Reconciliarse

04/09/2019
Todos los veranos me reconcilio con el verano, justo en ese instante en el que el verano parece terminar, cuando claudica el calor en favor de otras brisas más frescas y la rebequita nocturna pasa a ser prenda indispensable en cualquier bolso o mochila de septiembre, cuando el estrés del tráfico remite y los visitantes dicen adiós dejando atrás el arco de Marbella y ya forman parte de sus nostalgias las historias veraniegas que contarán más allá de Despeñaperros o de los Pirineos o del Canal de la Mancha. 

Retoma Marbella en estos primeros días de septiembre esa cualidad única que provocan los impases. El verano aún no ha terminado, el colegio aún no ha empezado, los días pintan atardeceres impresionistas más allá de Gibraltar, la temperatura del agua es más cálida que en el tórrido julio, o eso aparenta, y las noches aún se prolongan un poco más allá de lo estrictamente necesario o cabal. En la playa se parapetan bajo las sombrillas acentos regados de zetas cuando los hinchables, unicornios, dónuts, helados, flamencos, han perdido parte de su color con los estragos del sol de agosto y aunque el dicho popular diga que los mejores meses para comer sardinas son aquellos que no llevan erre, en septiembre aún podemos degustar deliciosos espetos al borde del mar.
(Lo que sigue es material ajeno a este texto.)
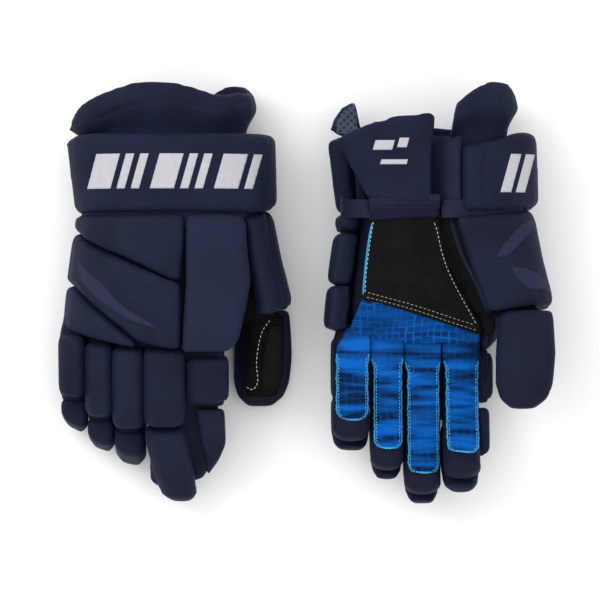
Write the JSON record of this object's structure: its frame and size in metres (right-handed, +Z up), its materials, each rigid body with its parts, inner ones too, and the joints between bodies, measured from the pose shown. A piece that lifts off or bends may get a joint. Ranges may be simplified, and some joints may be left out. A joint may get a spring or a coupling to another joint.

Me reconcilio con el verano cuando el verano parece acabarse porque es una promesa de la llegada del otoño, mi estación preferida, tal y como soy propenso a la enfermedad de la melancolía y la nostalgia.

Trata el mar de engatusarme y el sol de convencerme, el calor de acariciarme los hombros para congraciarse tras su bruñida intensidad de hace apenas una semana. Es un juego de la naturaleza, que me predispone a afrontar el curso libre de prejuicios y como la memoria es corta y débil y solo recordamos con mayor intensidad lo que nos favorece, el ecosistema que nos rodea dispone así su triquiñuela para que cuando llegue el verano que viene mi mente juegue al despiste y me insinúe aquello de “el año pasado no fue para tanto”.

Me dejaré engañar. Pese a haberme declarado veranófobo y haber jurado y perjurado que el próximo estío hibernaré cual oso y enclaustraré mi mente y mi cuerpo al amor de la sombra, el agua fresca y mi recién estrenado ventilador de techo, me dejaré engañar de nuevo como un estudiante que se examina curso tras curso en junio para repetir en septiembre.

Solo dos cosas me salvan. La mirada cristalina de Antonia que ejerce sobre mí espíritu el poderoso influjo del canto de una sirena emergiendo del mar y la risa desordenada de Daniela cuando las olas la zarandean en su abrazo y que hace brotar en mí el recuerdo de aquella infancia en la que mi amama Nieves me quitó el miedo al mar. Solo dos cosas me salvan.